Figure 8: Accuracy vs rank during Energy based Compression on Image Classification benchmarks.

![Image 9: Refer to caption](https://arxiv.org/html/2604.27796v1/x8.png)

Figure 9: Distribution of singular values in LoRAs trained on different image classification datasets.
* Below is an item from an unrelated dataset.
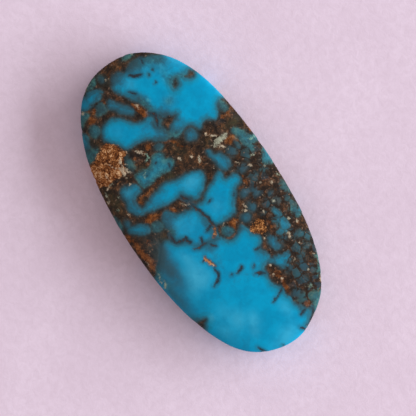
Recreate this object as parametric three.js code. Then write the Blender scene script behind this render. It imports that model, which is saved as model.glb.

## Appendix A Implementation Details

We compare against AdaLoRA, DoRA, DyLoRA, SoRA, and GoRA using their standard settings: AdaLoRA and DoRA start from rank 16 and adapt toward rank 4 with a scheduled transition (t_{\text{init}}=500, t_{\text{final}}=500, \Delta T=500); DoRA additionally uses \eta_{\mathrm{DEM}}=0.3 and \beta=0.9, while AdaLoRA uses an orthogonality regularizer of 10^{-5}. DyLoRA spans ranks from 1 to 16 and evaluates \{1,2,4,8,16\}. SoRA uses \lambda=0.1, \texttt{gate\_lr}=10^{-3}, \texttt{warmup}=500, and \texttt{target\_sparsity}=0.7. GoRA is configured with \texttt{ref\_r}=4, \texttt{init\_batches}=64, and \gamma=0.05. Unless noted (e.g., SoRA gating), all baselines use the same optimizer and learning rate as the main image-classification setup (\text{AdamW},\,5\times 10^{-5}).